Rep. Ted Strickland, the leading Democratic candidate for Governor of Ohio, was the only Democrat from Ohio or Michigan to vote for HR 4437.  He has since issued a statement that he regretted his vote. Four Ohio Republican congressmen voted against the bill.

 

That bill, which has been denounced by council resolutions across Ohio (from Toledo to Cleveland to Cincinnati to Columbus) and Michigan (from Grand Rapids to Detroit), called for the building of a 700-mile wall to keep undocumented immigrants from attempting to cross the Mexican-US border and would have made felons out of 11-12 million undocumented workers as well as the people who help them.

 

The resolutions were sent to Ohio’s two Republican senators, DeWine and George Voinovich.  Both voted to end the stalemate in the Senate along with Michigan’s two Democratic senators, Carl Levin and Debbie Stabenow.

 

Congressional leaders have predicted that when the Senate returns to work following the recess, it may again tackle the issue and pass a fair and comprehensive immigration bill.
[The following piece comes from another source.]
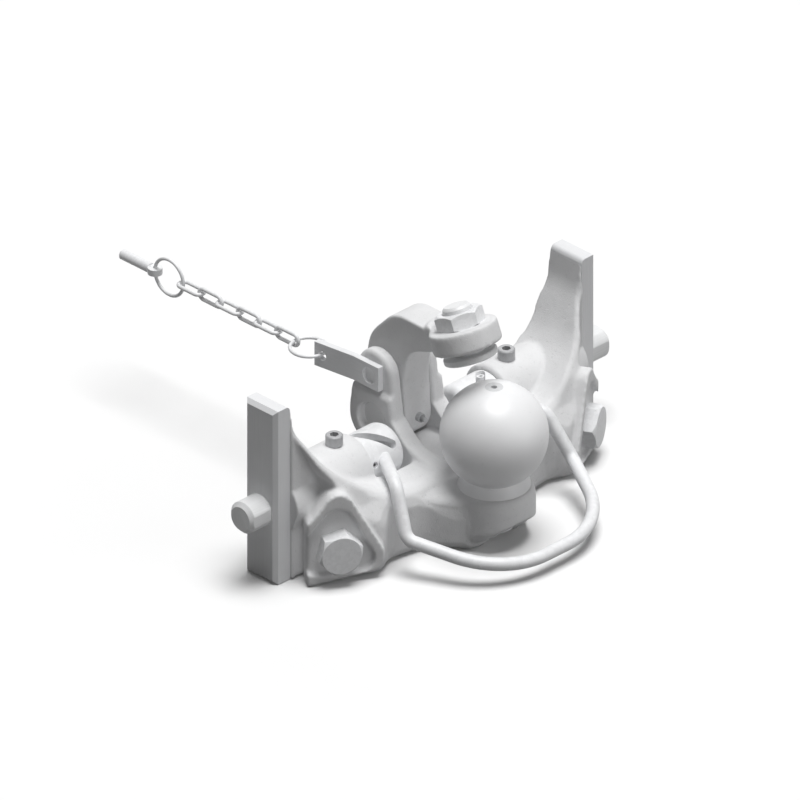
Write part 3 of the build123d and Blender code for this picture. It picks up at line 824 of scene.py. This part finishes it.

According to recent statements made by the Republican leadership, the bill would not include the felony designation that has spawned massive protests across the nation for the past three weeks.

 

Earlier this month, DeWine introduced a private relief bill in the Senate to give permanent resident status to Manuel Bartsch, an 18-year-old German citizen living in Gilboa, Ohio who had been arrested for deportation by federal agents.

 

DeWine, now completing his second term in the Senate, is expected to face Democratic candidate Rep. Sherrod Brown in the November election.